QISHENG OU, David Y. H. Pui, University of Minnesota

Abstract Number: 645
Working Group: Control and Mitigation Technology

Abstract
Gasoline direct injection (GDI) technology improves fuel efficiency but produces higher PM emissions. Gasoline particle filters (GPF) could be necessary for reducing exhaust particles to meet the emission standards. GPF has difficulty to grow and sustain “soot cake layer” and relies more on porous structures of its own substrate wall to ensure efficiency while keeping back pressure low, which is suboptimal and can be challenging at low mileage. Silica-based nano-scale membrane material is developed for improving filtration performance of ceramic wall-flow GPFs, which can sustain high exhaust temperature, be cost-effective, and user and environmentally friendly. The direct coating of silica membrane in a single-step process has a suboptimal tradeoff between efficiency and backpressure – achieving significant efficiency improvement at high backpressure penalty, which is attributed to the deep penetration of silica coating into substrate micropores. A two-step coating method is then successfully developed, starting from a 1^st-step coating of removable porous material to occupy the micro-pore structure, followed by a 2^nd-step coating of membrane material on top of the 1st coating.
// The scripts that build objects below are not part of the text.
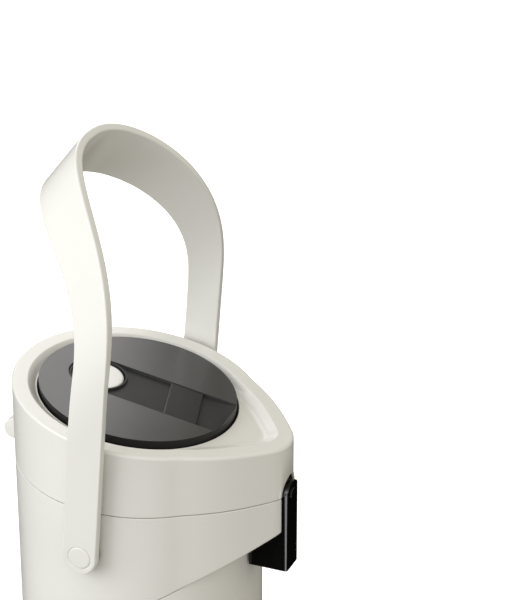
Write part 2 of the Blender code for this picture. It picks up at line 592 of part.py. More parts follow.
def make_plate():
    under = (PLATE[0] - PLATE_THICK, PLATE[1])
    plate = prism("push_plate", circle(PLATE_R, steps=FACETS), under, PLATE, CHARCOAL)
    skirt = prism("plate_skirt", circle(SKIRT_R, steps=FACETS), (SKIRT_BOTTOM, 0), (PLATE[0] - 3, PLATE[1]))
    cut(skirt, prism("skirt_bore", circle(SKIRT_BORE_R, steps=FACETS), (300, 0), under))
    boss = prism("button_boss", circle(BUTTON_BOSS_R, (0, BUTTON_Y)), (331, 0), (PLATE[0] - 5, PLATE[1]))
    join(plate, skirt, boss)
    channel = arc(CHANNEL_HALF, 0, math.pi, 20, (0, BUTTON_Y))
    channel += [(-CHANNEL_HALF, RAMP_Y), (CHANNEL_HALF, RAMP_Y)]
    ramp_slope = (CHANNEL_DEPTH - GAP) / (RAMP_Y + PLATE_R)
    ramp_floor = (PLATE[0] - CHANNEL_DEPTH + ramp_slope * RAMP_Y, PLATE[1] - ramp_slope)
    ramp = [(-CHANNEL_HALF, RAMP_Y + 0.5), (-CHANNEL_HALF, -70),
            (CHANNEL_HALF, -70), (CHANNEL_HALF, RAMP_Y + 0.5)]
    cut(plate, prism("channel", channel, (PLATE[0] - CHANNEL_DEPTH, PLATE[1]), (400, 0)),
        prism("scoop", ramp, ramp_floor, (400, 0)))
    join(plate, prism("button_bezel", circle(BEZEL_R, (0, BUTTON_Y), 40),
                      (PLATE[0] - CHANNEL_DEPTH - 1, PLATE[1]), (PLATE[0] - BEZEL_DROP, PLATE[1])))
    cut(plate, prism("button_well", circle(BUTTON_WELL_R, (0, BUTTON_Y), 40),
                     (PLATE[0] - BUTTON_WELL_DEPTH, PLATE[1]), (400, 0)),
        rod("stem_bore", (0, BUTTON_Y, 320), "Z", 40, STEM_R + 0.4))
    carrier = turned("plate_carrier", [(0, 329.6), (57.5, 329.6), (57.5, 327), (0, 327)], INNER, closed=False)
    cut(carrier, rod("stem_room", (0, BUTTON_Y, 320), "Z", 20, 6))
    prism("lock_slider", LOCK_SLIDER, (PLATE[0] - CHANNEL_DEPTH + GAP, PLATE[1]),
          (PLATE[0] - GAP, PLATE[1]), CHARCOAL)
    button_top = PLATE[0] - BUTTON_DROP
    button = prism("vent_button", circle(BUTTON_R, (0, BUTTON_Y), 40), (button_top - BUTTON_THICK, PLATE[1]),
                   (button_top, PLATE[1]), WHITE)
    join(button, rod("button_stem", (0, BUTTON_Y, 332), "Z", 16, STEM_R))
    well_floor = height(PLATE, BUTTON_Y) - BUTTON_WELL_DEPTH
    button_under = height(PLATE, BUTTON_Y) - BUTTON_DROP - BUTTON_THICK
    coil("button_spring", 9, 0.45, well_floor + 0.9, button_under - 0.9, 2.5, (0, BUTTON_Y), SPRING, PLATE[1])


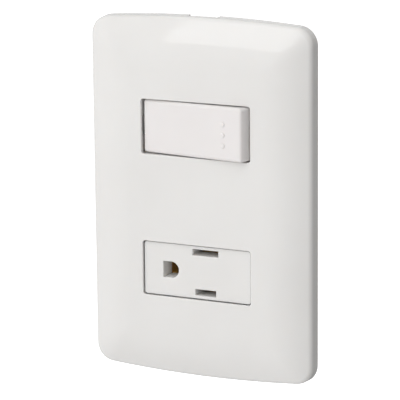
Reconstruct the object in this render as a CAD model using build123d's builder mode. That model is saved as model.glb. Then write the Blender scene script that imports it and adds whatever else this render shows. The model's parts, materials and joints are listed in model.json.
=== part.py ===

Subsequent regeneration removes 1^st coating, leaving the 2^nd-step membrane coating staying on top of the substrate. Membrane coated ceramic wafers by the two-step coating method show better efficiency-backpressure tradeoff and soot loading capability than the single-step method with the same coating materials. This two-step coating method is tested on a wall-flow core sample, showing significant efficiency enhancement with less than 30% of backpressure penalty. The developed two-step coating method can be potentially used on other filtration substrates, for improved filtration performance in high-temperature air and/or liquid filtration applications.